Por Juliana Albuquerque
Depois de dois adiamentos, está na pauta de votação do Superior Tribunal de Justiça (STJ) da próxima quinta (16), o julgamento de uma ação que pode definir quais procedimentos e medicamentos as operadoras de planos de saúde devem ser obrigadas a custear para o tratamento de seus usuários. Na prática, o julgamento coloca em xeque se o rol de procedimentos e eventos em saúde determinados pela Agência Nacional de Saúde Suplementar (ANS) é taxativo ou exemplificativo, colocando, desta forma, em risco a relação de consumo de mais de 48 milhões de usuários de plano médico no Brasil.
“O tema é extremamente delicado e vem sendo alvo de lobby das empresas de planos de saúde há alguns anos. O que elas buscam é consolidar no Judiciário o direito de negar atendimentos”, alerta a advogada e coordenadora do programa de Saúde do Instituto Brasileiro de Defesa do Consumidor (Idec), Ana Carolina Navarrete.

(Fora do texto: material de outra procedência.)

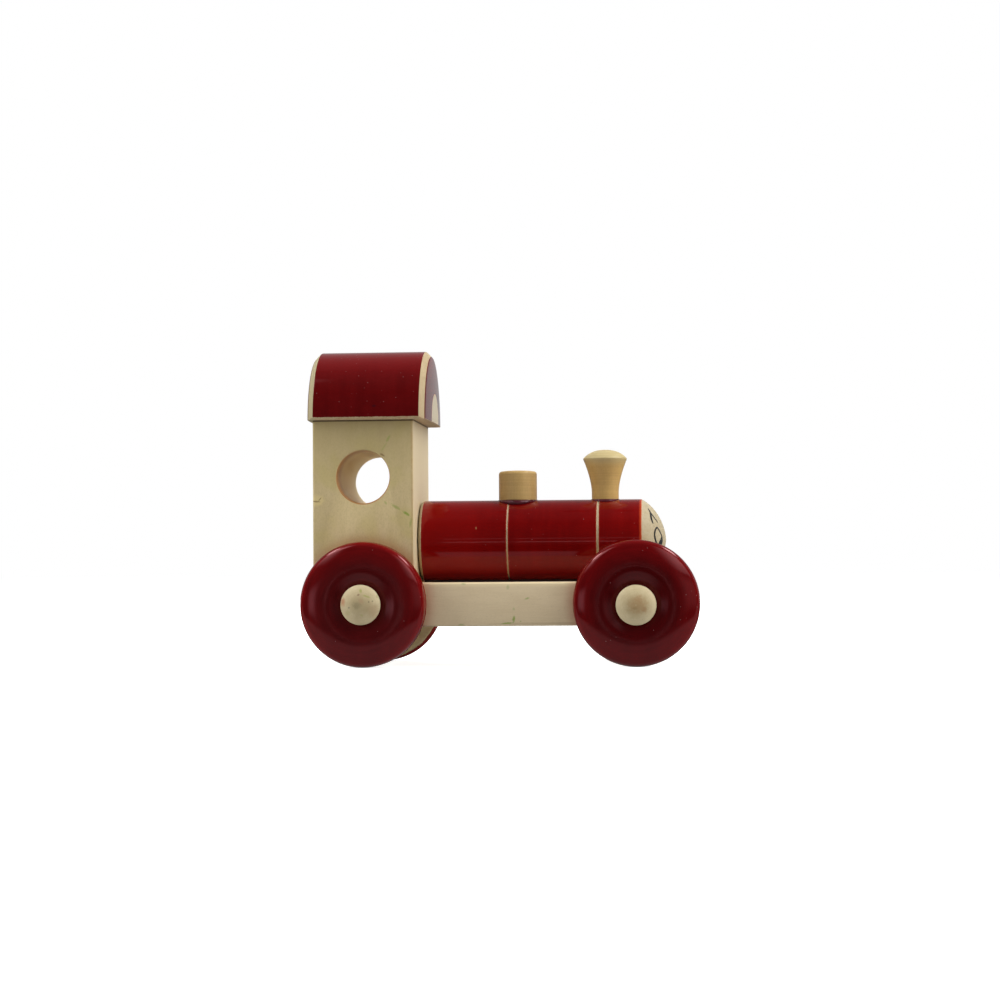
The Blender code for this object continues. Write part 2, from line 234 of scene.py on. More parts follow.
def turned(name, outline, steps, closed=False):
    """The solid that an outline makes when it turns round the mesh's own Z axis."""
    shape = bmesh.new()
    rings = []
    for radius, height in outline:
        around = 1 if radius < 1e-7 else steps
        rings.append([
            shape.verts.new((radius * math.cos(angle), radius * math.sin(angle), height))
            for angle in (2 * math.pi * index / steps for index in range(around))
        ])
    pairs = list(zip(rings, rings[1:])) + ([(rings[-1], rings[0])] if closed else [])
    for upper, lower in pairs:
        for index in range(steps):
            after = (index + 1) % steps
            corners = [upper[index % len(upper)], lower[index % len(lower)],
                       lower[after % len(lower)], upper[after % len(upper)]]
            corners = list(dict.fromkeys(corners))
            if len(corners) > 2:
                shape.faces.new(corners)
    return finished(shape, name)


def block(name, low, high, rounding):
    """A sawn block whose edges are eased."""
    shape = bmesh.new()
    extent = high - low
    bmesh.ops.create_cube(
        shape, size=1.0, matrix=Matrix.Translation((low + high) / 2) @ Matrix.Diagonal((*extent, 1.0))
    )
    bmesh.ops.bevel(shape, geom=shape.edges[:], offset=rounding, segments=4, profile=0.5, affect="EDGES")
    return finished(shape, name)


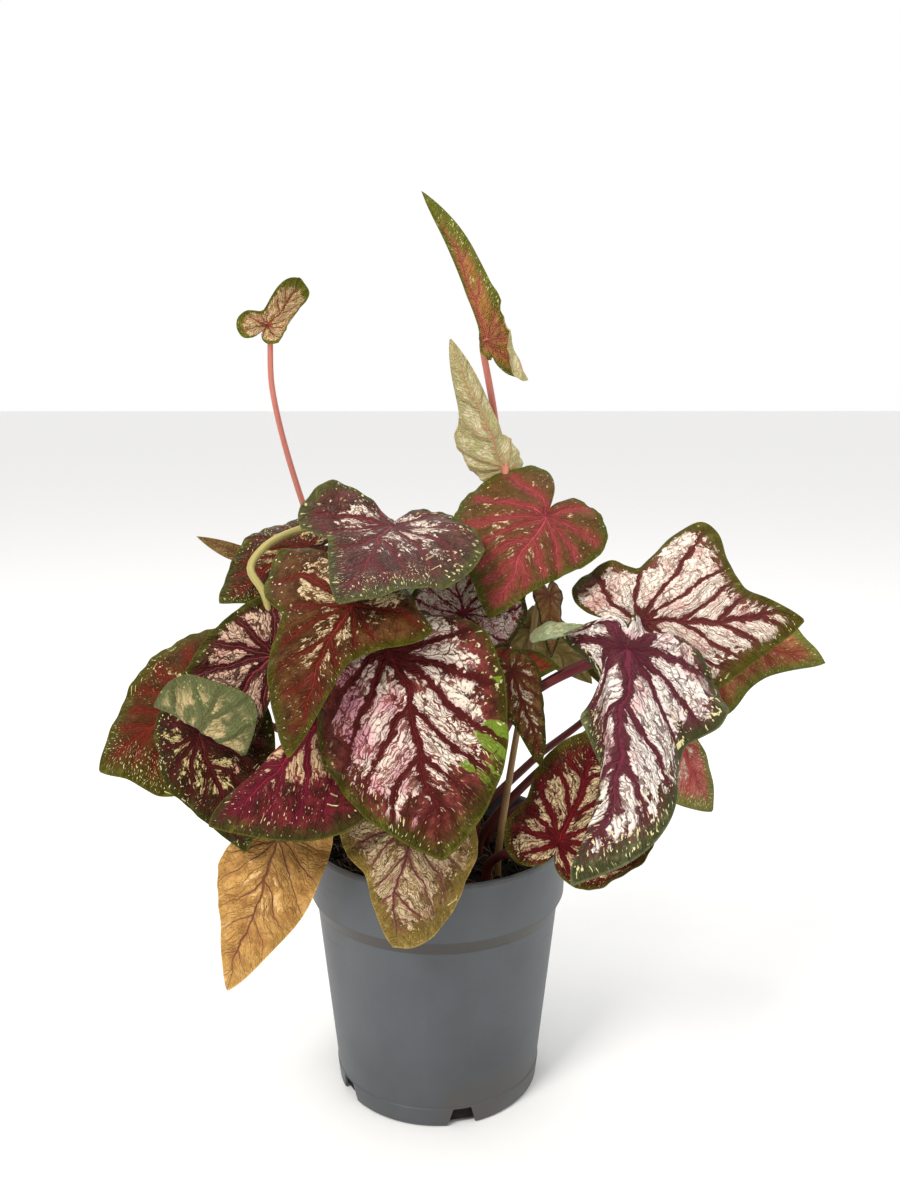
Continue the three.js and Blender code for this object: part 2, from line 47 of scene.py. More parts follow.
def bothWays(operation):
    # an operator on wires, and its reflected form for a wire that stands second
    def plain(self, other):
        return self.maths(operation, self, other)

    def reflected(self, other):
        return self.maths(operation, other, self)

    return plain, reflected


class Wire:
    __add__, __radd__ = bothWays("ADD")
    __sub__, __rsub__ = bothWays("SUBTRACT")
    __mul__, __rmul__ = bothWays("MULTIPLY")
    __truediv__, __rtruediv__ = bothWays("DIVIDE")

    def __init__(self, tree, socket=None):
        self.tree = tree
        self.socket = socket

    def node(self, kind, settings=None, sockets=None, output=0):
        # adds any node: its settings first, then the values or links of its sockets
        made = self.tree.nodes.new(kind)
        for key, value in (settings or {}).items():
            setattr(made, key, value)
        for key, value in (sockets or {}).items():
            if isinstance(value, Wire):
                self.tree.links.new(value.socket, made.inputs[key])
            else:
                made.inputs[key].default_value = value
        return Wire(self.tree, made.outputs[output])

    def maths(self, operation, *values):
        return self.node("ShaderNodeMath", {"operation": operation}, dict(enumerate(values)))

    def vectorMaths(self, operation, *values, output=0):
        return self.node("ShaderNodeVectorMath", {"operation": operation}, dict(enumerate(values)), output)

    def __neg__(self):
        return self.maths("MULTIPLY", self, -1)

    def __abs__(self):
        return self.maths("ABSOLUTE", self)

    def least(self, other):
        return self.maths("MINIMUM", self, other)

    def most(self, other):
        return self.maths("MAXIMUM", self, other)

    def rises(self, low, high):
        # 0 up to low and 1 from high, smooth between them; it falls instead where high is below low
        if high < low:
            return 1 - self.rises(high, low)
        return self.node("ShaderNodeMapRange", {"interpolation_type": "SMOOTHSTEP", "clamp": True},
                         {"Value": self, "From Min": low, "From Max": high})

    def parts(self):
        split = self.node("ShaderNodeSeparateXYZ", None, {0: self})
        return [Wire(self.tree, socket) for socket in split.socket.node.outputs]

    def blend(self, first, second):
        # from one colour to another as this wire goes from 0 to 1; three plain numbers are a tone, 0 to 255
        first, second = (tone(c) if not isinstance(c, Wire) and len(c) == 3 else c for c in (first, second))
        return self.node("ShaderNodeMix", {"data_type": "RGBA", "clamp_factor": True},
                         {0: self, 6: first, 7: second}, output=2)

    def objectPlace(self):
        return self.node("ShaderNodeTexCoord", output="Object")

    def stretched(self, *factors):
        return self.vectorMaths("MULTIPLY", self, factors)

    def moved(self, *shift):
        return self.vectorMaths("ADD", self, shift)

    def shaken(self, seed, scale, detail, amount):
        # a place moved a little by a noise's colour
        away = self.vectorMaths("SUBTRACT", seed.noise(scale, detail, output="Color"), (0.5, 0.5, 0.5))
        return self.vectorMaths("ADD", self, away.stretched(amount * 2, amount * 2, 0))

    def noise(self, scale, detail=2.0, rough=0.5, shift=0.0, output=0):
        place = self.moved(shift, shift * 0.7, shift * 1.3) if shift else self
        return self.node("ShaderNodeTexNoise", None,
                         {"Vector": place, "Scale": scale, "Detail": detail, "Roughness": rough}, output)

    def cells(self, scale, feature="F1", output=0):
        return self.node("ShaderNodeTexVoronoi", {"feature": feature},
                         {"Vector": self, "Scale": scale}, output)


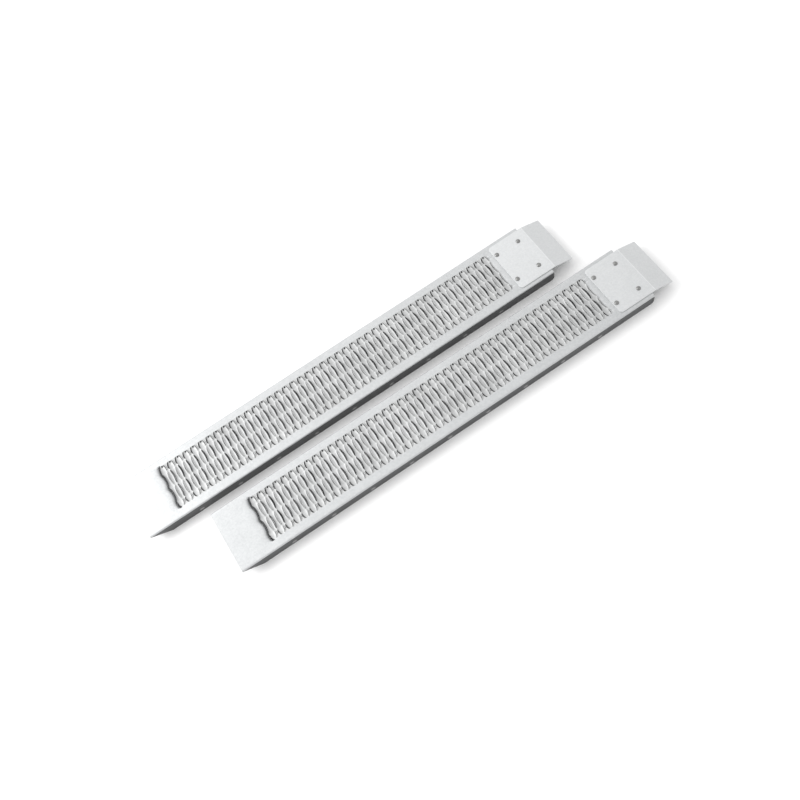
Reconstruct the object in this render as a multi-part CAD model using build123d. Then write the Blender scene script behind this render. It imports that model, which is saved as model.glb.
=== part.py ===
from build123d import *
import os
from math import cos, radians, sin

# A pair of portable wheelchair ramp tracks, lying side by side on their flanges. Each track is a
# formed sheet-steel channel with a slotted safety tread, a bolted lip plate at the top end and cross
# bars that tie the two flanges together. Millimetres. +Y runs up the tracks from the toe to the lip,
# +X goes across them, and the floor is the plane Z = 0.

# Channel
WIDTH = 225.0
LENGTH = 1585.0
HEIGHT = 45.0
SHEET = 2.0
OUTER_BEND = 4.0
TOE_TAPER = 66.0
TOE_TIP_DEPTH = 3.0
HEEL_RADIUS = 12.0

# Tread: rows of narrow strands with an open slot along each side and a relief hole at the far tip
ROWS = 44
ROW_PITCH = 30.0
FIRST_ROW = 139.0
CELL = 57.0
STRAND_WIDE = 10.4
STRAND_WAIST = 6.6
BRIDGE = 6.0
FRONT_GAP = 5.2
REAR_GAP = 2.4
TIP_NEAR = 81.0
TIP_FAR = 85.5
TIP_HALF = 4.0
TIP_BULGE = 2.0
TIP_GAP_SHARE = 0.4
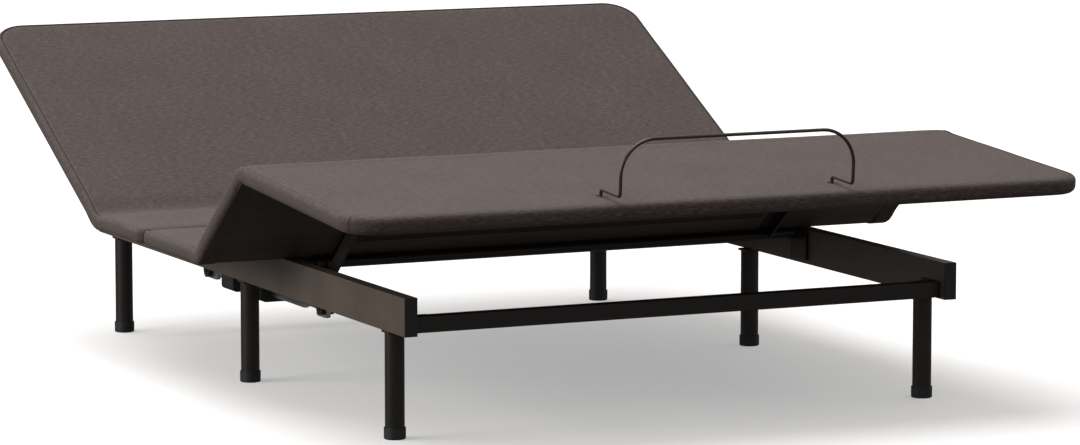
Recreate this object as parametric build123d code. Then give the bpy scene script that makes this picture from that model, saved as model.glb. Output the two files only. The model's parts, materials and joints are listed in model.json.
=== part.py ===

A ação que será analisada e julgada pela Corte foi proposta pela Unimed Campinas em 2020, quando recorreu contra uma decisão da 3ª turma do Tribunal que obrigou a operadora a custear o tratamento fora do rol da ANS. Segundo o entendimento da corte na época, o rol da ANS tem caráter exemplificativo, sendo abusiva a negativa da cobertura pelo plano de saúde do tratamento considerado apropriado para resguardar a saúde e a vida do paciente.
Para o Idec, o rol da ANS é uma lista de procedimentos e eventos que devem ser obrigatoriamente oferecidos pelas operadoras de planos de saúde aos seus usuários e que, baseado na Lei de Planos de Saúde e no Código de Defesa do Consumidor, deve ser interpretada como um parâmetro mínimo ou exemplificativo. Na prática, isso significa que, na visão defendida pelo Instituto, o médico é a autoridade sanitária responsável por determinar os tratamentos e procedimentos recomendados aos seus pacientes de acordo com a avaliação clínica, e é dever das operadoras cobrir todas as doenças previstas na CID (Classificação Internacional de Doenças).
De acordo com o especialista em Direito de Saúde, Elano Figueiredo, a discussão sobre o Rol da ANS ser obrigatório ou não está bem avançada, o que o leva a acreditar que a tese de que ele é taxativo já conta com maioria tranquila no STJ. “O precursor da consolidação desta discussão é o Ministro Luís Felipe Salomão. Ele não deixa dúvidas de que a taxatividade do Rol é essencial para preservar o equilíbrio dos contratos e a segurança dos tratamentos clínicos aplicados no país”. Ele completa dizendo que “da mesma forma como foi reconhecida a competência da ANVISA para estudar e autorizar os novos medicamentos no Brasil, também será assegurada a legitimidade da ANS para os tratamentos da saúde suplementar e, em consequência, o Rol deve ser visto como taxativo”.
Em nota, a ANS afirma que não comenta ações judiciais em tramitação e que quaisquer questões relativas à referida ação em tramitação no Superior Tribunal de Justiça que questiona se o rol é taxativo ou exemplificativo, serão tratadas no âmbito da ação em curso. Contudo, esclarece o seguinte ponto: “Nos termos do art. 2º, da RN nº 465/2021, a ANS considera que, para fins de cobertura, considera-se taxativo o Rol de Procedimentos e Eventos em Saúde disposto nesta Resolução Normativa.” O documento ainda destaca que conforme previsto no próprio art. 2º, as operadoras de planos de assistência à saúde podem oferecer cobertura maior do que a obrigatória definida pela RN, por sua iniciativa ou mediante expressa previsão no instrumento contratual referente ao plano privado de assistência à saúde.
Em posicionamento enviado ao Movimento Econômico, a FenaSaúde (Federação Nacional de Saúde Suplementar), entidade que representa as 15 maiores operadoras de planos e seguros privados de assistência à saúde e exclusivamente odontológicos e 40% do mercado, ressalta que o julgamento da ação contribuirá para reduzir um dos temas mais judicializados no setor, que é o rol de procedimentos.
“A judicialização cria efeitos negativos para todos os participantes do sistema, principalmente para os próprios beneficiários de planos de saúde. Uma das razões é que, na maioria das vezes, a decisão judicial privilegia o pleito do indivíduo em desacordo com os direitos da coletividade. Portanto, uma decisão que defere uma cobertura não prevista no rol de procedimentos e no contrato, em uma ação individual, beneficia um paciente específico acaba fazendo com que todos os demais beneficiários de planos de saúde tenham de pagar pelo custo desse caso.”, afirma a entidade.